Would you restate all the data that follows, word for word?

**Data segment:**
:::
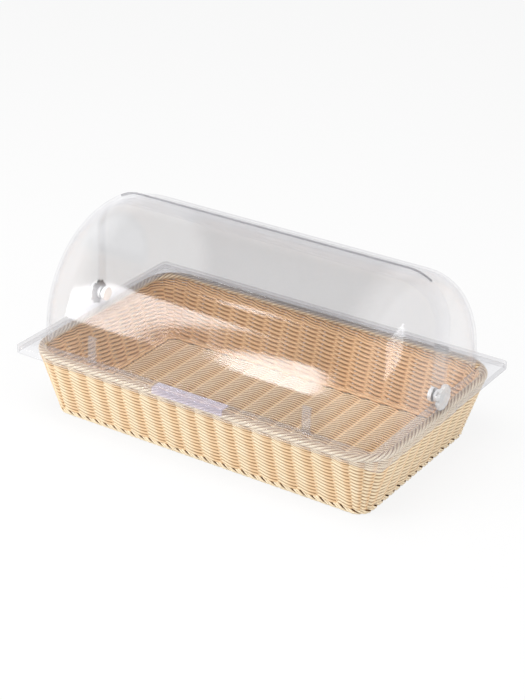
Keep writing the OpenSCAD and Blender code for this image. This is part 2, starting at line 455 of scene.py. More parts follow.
def plain_copy(source: bpy.types.Object, name: str) -> bpy.types.Object:
    """Turns an object with modifiers into a plain mesh of its result.

    Args:
        source: the object, which is removed.
        name: the result's name.

    Returns:
        The plain object.
    """
    bpy.context.view_layer.update()
    graph = bpy.context.evaluated_depsgraph_get()
    mesh = bpy.data.meshes.new_from_object(
        source.evaluated_get(graph), preserve_all_data_layers=True, depsgraph=graph
    )
    bpy.data.objects.remove(source)
    mesh.name = name
    return new_object(name, mesh)


def mesh_of(name: str, points: Sequence[Point], faces: Sequence[Sequence[int]]) -> bpy.types.Mesh:
    """Makes a closed mesh whose faces point outwards.

    Args:
        name: the mesh's name.
        points: the corners.
        faces: the faces, by corner number.

    Returns:
        The mesh.
    """
    mesh = bpy.data.meshes.new(name)
    mesh.from_pydata([tuple(p) for p in points], [], [tuple(f) for f in faces])
    work = bmesh.new()
    work.from_mesh(mesh)
    bmesh.ops.remove_doubles(work, verts=work.verts, dist=MERGE_DISTANCE)
    bmesh.ops.recalc_face_normals(work, faces=work.faces)
    work.to_mesh(mesh)
    work.free()
    return mesh


def shade(piece: bpy.types.Object, angle: float) -> None:
    """Shades a piece smooth, but for edges sharper than an angle in degrees."""
    piece.data.shade_smooth()
    piece.data.set_sharp_from_angle(angle=math.radians(angle))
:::
**Output below:**
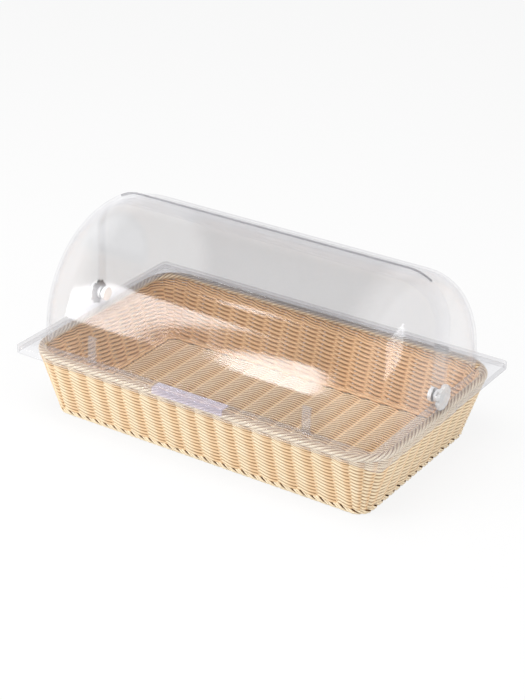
Keep writing the OpenSCAD and Blender code for this image. This is part 2, starting at line 455 of scene.py. More parts follow.
def plain_copy(source: bpy.types.Object, name: str) -> bpy.types.Object:
    """Turns an object with modifiers into a plain mesh of its result.

    Args:
        source: the object, which is removed.
        name: the result's name.

    Returns:
        The plain object.
    """
    bpy.context.view_layer.update()
    graph = bpy.context.evaluated_depsgraph_get()
    mesh = bpy.data.meshes.new_from_object(
        source.evaluated_get(graph), preserve_all_data_layers=True, depsgraph=graph
    )
    bpy.data.objects.remove(source)
    mesh.name = name
    return new_object(name, mesh)


def mesh_of(name: str, points: Sequence[Point], faces: Sequence[Sequence[int]]) -> bpy.types.Mesh:
    """Makes a closed mesh whose faces point outwards.

    Args:
        name: the mesh's name.
        points: the corners.
        faces: the faces, by corner number.

    Returns:
        The mesh.
    """
    mesh = bpy.data.meshes.new(name)
    mesh.from_pydata([tuple(p) for p in points], [], [tuple(f) for f in faces])
    work = bmesh.new()
    work.from_mesh(mesh)
    bmesh.ops.remove_doubles(work, verts=work.verts, dist=MERGE_DISTANCE)
    bmesh.ops.recalc_face_normals(work, faces=work.faces)
    work.to_mesh(mesh)
    work.free()
    return mesh


def shade(piece: bpy.types.Object, angle: float) -> None:
    """Shades a piece smooth, but for edges sharper than an angle in degrees."""
    piece.data.shade_smooth()
    piece.data.set_sharp_from_angle(angle=math.radians(angle))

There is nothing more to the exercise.